## The exercise
Copy exactly the lines from the start of the data below through the one that carries "0.5), colour, PALE_SPECK)", and only those.

#### Data excerpt ####

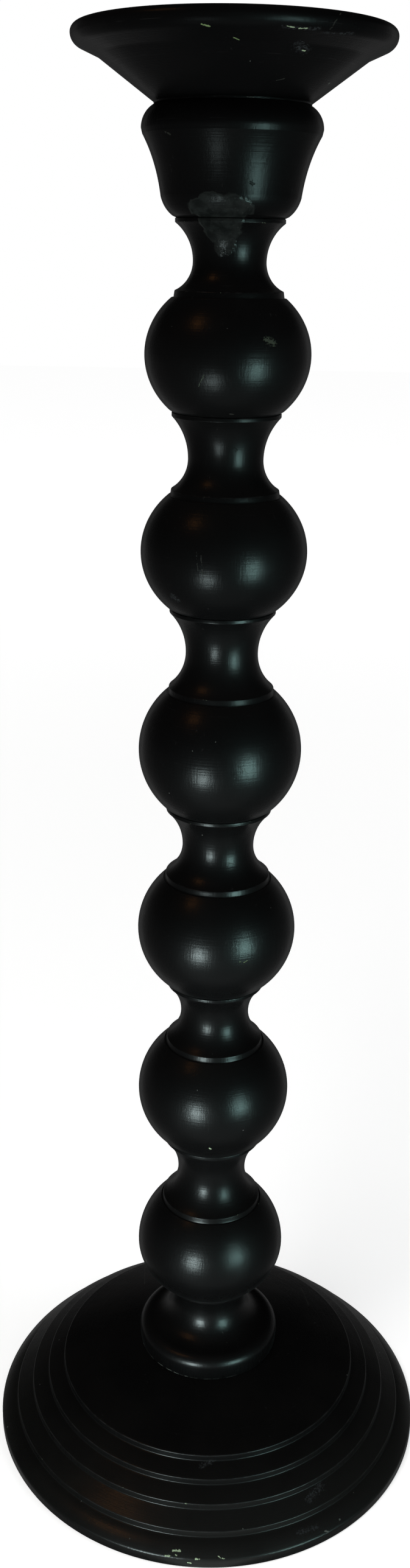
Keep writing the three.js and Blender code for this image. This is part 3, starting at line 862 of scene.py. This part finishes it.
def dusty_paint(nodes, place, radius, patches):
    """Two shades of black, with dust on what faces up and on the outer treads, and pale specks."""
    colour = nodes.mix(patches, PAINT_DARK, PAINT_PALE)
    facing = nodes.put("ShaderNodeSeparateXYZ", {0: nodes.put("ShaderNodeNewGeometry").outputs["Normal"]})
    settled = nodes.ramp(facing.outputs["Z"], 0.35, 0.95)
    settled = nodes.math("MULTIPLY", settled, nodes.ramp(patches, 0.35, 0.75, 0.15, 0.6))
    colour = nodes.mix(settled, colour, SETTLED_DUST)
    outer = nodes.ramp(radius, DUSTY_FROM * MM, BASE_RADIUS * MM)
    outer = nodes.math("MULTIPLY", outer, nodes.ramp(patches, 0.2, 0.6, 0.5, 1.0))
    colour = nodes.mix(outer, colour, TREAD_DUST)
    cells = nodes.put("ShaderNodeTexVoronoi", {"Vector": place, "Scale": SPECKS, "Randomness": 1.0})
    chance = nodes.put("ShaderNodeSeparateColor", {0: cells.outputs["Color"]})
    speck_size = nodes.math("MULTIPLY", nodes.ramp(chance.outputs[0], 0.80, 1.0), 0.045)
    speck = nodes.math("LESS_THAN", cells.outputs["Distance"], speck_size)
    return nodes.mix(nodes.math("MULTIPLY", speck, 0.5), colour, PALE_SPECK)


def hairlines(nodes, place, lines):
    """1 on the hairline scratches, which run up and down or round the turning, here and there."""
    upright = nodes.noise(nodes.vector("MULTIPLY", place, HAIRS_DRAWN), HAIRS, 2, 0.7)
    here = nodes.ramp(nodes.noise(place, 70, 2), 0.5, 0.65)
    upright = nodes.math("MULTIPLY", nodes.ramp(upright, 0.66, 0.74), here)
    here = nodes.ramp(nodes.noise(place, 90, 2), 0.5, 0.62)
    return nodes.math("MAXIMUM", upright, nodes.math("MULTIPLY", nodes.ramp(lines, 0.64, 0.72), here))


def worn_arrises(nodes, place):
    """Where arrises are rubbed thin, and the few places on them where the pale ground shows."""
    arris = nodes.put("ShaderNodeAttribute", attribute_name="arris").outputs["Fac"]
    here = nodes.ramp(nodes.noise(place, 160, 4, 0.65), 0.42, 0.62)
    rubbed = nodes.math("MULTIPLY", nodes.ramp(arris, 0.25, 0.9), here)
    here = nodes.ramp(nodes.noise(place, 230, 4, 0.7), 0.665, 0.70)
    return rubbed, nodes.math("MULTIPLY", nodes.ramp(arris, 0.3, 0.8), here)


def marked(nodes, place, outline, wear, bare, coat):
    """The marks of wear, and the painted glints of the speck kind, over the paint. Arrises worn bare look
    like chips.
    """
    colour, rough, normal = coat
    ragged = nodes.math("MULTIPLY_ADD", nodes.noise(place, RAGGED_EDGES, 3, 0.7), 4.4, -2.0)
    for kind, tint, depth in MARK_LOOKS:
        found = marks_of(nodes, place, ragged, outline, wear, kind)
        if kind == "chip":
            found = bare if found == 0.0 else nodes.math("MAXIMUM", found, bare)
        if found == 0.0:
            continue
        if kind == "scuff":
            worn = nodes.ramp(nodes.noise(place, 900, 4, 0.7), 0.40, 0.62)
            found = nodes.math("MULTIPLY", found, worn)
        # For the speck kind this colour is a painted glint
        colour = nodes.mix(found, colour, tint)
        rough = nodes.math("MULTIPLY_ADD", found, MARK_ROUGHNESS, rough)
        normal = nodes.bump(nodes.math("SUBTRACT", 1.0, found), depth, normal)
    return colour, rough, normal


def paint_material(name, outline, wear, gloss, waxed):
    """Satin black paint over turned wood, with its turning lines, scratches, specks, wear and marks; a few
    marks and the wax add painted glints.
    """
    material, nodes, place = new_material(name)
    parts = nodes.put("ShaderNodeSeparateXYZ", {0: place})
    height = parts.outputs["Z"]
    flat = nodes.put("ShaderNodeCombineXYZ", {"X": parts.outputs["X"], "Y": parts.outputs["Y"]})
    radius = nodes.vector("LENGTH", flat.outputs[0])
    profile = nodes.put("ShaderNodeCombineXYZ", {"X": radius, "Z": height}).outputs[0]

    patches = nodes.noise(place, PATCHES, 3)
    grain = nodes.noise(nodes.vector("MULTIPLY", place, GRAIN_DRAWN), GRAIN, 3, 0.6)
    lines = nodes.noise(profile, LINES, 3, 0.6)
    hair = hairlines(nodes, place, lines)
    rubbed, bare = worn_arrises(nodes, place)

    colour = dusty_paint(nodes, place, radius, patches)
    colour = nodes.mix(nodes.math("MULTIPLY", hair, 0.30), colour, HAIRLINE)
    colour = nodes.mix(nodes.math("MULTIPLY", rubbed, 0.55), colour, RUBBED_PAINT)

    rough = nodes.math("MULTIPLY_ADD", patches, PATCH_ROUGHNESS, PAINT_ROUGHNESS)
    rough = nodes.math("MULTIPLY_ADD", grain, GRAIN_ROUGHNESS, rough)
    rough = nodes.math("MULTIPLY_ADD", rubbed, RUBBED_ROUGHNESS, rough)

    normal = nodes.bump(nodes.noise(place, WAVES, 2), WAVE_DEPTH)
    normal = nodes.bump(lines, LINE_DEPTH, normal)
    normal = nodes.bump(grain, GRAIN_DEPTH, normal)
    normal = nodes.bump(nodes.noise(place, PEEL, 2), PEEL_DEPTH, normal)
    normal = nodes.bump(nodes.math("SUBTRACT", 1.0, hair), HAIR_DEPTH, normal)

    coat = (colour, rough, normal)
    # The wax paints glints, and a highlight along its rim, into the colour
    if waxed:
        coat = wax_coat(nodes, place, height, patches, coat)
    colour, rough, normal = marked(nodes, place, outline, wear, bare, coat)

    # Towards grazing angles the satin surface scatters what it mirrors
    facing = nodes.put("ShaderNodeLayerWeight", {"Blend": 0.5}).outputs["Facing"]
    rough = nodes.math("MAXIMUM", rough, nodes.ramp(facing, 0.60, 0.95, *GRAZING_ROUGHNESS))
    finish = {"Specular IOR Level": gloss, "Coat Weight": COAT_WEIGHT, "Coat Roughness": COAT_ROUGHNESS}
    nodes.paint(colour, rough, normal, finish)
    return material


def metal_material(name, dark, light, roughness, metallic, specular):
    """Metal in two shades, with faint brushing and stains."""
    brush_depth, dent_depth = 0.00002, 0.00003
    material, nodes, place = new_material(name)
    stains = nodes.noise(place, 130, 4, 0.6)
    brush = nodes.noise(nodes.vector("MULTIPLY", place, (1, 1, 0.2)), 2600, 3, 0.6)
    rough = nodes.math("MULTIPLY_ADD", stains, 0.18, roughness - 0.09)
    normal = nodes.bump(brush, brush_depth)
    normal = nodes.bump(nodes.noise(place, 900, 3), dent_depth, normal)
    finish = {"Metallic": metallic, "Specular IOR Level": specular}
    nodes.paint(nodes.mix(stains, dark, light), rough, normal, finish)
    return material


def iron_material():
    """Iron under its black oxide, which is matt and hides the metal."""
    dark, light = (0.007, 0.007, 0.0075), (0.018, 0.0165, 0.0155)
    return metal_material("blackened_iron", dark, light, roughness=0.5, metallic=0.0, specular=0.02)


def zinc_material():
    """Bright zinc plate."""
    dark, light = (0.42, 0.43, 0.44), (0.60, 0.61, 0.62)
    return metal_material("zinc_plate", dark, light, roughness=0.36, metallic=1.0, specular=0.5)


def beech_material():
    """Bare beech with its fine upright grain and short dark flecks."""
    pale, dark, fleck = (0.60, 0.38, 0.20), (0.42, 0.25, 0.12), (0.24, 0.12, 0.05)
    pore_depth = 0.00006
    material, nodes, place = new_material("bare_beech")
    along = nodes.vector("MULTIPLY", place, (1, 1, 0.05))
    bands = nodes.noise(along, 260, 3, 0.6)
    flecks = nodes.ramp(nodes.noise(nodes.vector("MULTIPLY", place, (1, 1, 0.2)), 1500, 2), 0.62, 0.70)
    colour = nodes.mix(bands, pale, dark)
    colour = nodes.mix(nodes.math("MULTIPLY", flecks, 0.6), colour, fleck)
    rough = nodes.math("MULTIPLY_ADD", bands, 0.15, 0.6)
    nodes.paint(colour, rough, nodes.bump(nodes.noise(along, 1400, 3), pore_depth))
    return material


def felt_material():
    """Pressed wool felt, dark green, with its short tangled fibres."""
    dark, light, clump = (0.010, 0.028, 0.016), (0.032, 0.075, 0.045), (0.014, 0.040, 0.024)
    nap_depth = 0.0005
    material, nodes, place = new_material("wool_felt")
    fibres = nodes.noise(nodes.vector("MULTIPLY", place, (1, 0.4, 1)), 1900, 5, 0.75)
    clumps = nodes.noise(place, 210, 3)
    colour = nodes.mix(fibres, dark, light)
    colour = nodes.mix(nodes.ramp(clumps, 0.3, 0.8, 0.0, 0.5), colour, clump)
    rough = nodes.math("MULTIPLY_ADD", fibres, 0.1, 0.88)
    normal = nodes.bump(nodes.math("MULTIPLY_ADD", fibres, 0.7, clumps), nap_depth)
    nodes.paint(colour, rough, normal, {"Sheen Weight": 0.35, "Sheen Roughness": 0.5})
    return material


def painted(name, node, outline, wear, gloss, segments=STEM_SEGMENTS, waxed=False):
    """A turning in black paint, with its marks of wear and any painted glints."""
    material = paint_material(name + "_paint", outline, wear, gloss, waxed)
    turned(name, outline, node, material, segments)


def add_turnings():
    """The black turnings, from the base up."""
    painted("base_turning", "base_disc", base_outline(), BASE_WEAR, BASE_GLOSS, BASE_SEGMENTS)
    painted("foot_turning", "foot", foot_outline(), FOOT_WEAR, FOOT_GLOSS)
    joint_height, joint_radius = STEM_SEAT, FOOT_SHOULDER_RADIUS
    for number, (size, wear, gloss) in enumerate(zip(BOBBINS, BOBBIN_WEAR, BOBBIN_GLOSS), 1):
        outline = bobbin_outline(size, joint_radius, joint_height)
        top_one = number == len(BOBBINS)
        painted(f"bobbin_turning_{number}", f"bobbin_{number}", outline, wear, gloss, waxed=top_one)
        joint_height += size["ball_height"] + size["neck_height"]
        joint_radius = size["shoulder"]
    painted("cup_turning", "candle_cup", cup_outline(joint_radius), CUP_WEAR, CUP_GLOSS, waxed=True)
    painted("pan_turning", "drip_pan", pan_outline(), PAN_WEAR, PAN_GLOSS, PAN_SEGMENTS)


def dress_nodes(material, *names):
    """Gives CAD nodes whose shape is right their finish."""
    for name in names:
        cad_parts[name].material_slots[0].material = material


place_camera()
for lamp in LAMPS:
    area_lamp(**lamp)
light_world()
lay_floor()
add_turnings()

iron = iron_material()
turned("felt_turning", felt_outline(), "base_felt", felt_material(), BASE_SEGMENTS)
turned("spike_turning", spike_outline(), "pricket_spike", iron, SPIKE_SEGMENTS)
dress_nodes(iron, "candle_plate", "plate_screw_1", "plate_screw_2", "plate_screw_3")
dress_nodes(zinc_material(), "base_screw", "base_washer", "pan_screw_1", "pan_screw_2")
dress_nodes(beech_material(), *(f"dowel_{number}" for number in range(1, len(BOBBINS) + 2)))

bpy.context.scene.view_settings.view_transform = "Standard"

####

## Task answer
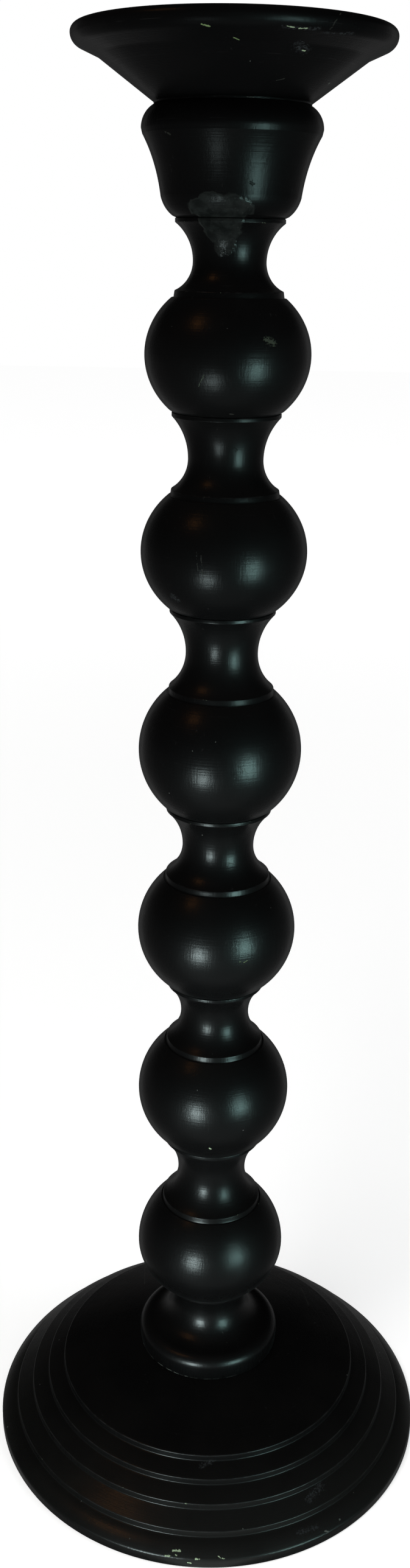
Keep writing the three.js and Blender code for this image. This is part 3, starting at line 862 of scene.py. This part finishes it.
def dusty_paint(nodes, place, radius, patches):
    """Two shades of black, with dust on what faces up and on the outer treads, and pale specks."""
    colour = nodes.mix(patches, PAINT_DARK, PAINT_PALE)
    facing = nodes.put("ShaderNodeSeparateXYZ", {0: nodes.put("ShaderNodeNewGeometry").outputs["Normal"]})
    settled = nodes.ramp(facing.outputs["Z"], 0.35, 0.95)
    settled = nodes.math("MULTIPLY", settled, nodes.ramp(patches, 0.35, 0.75, 0.15, 0.6))
    colour = nodes.mix(settled, colour, SETTLED_DUST)
    outer = nodes.ramp(radius, DUSTY_FROM * MM, BASE_RADIUS * MM)
    outer = nodes.math("MULTIPLY", outer, nodes.ramp(patches, 0.2, 0.6, 0.5, 1.0))
    colour = nodes.mix(outer, colour, TREAD_DUST)
    cells = nodes.put("ShaderNodeTexVoronoi", {"Vector": place, "Scale": SPECKS, "Randomness": 1.0})
    chance = nodes.put("ShaderNodeSeparateColor", {0: cells.outputs["Color"]})
    speck_size = nodes.math("MULTIPLY", nodes.ramp(chance.outputs[0], 0.80, 1.0), 0.045)
    speck = nodes.math("LESS_THAN", cells.outputs["Distance"], speck_size)
    return nodes.mix(nodes.math("MULTIPLY", speck, 0.5), colour, PALE_SPECK)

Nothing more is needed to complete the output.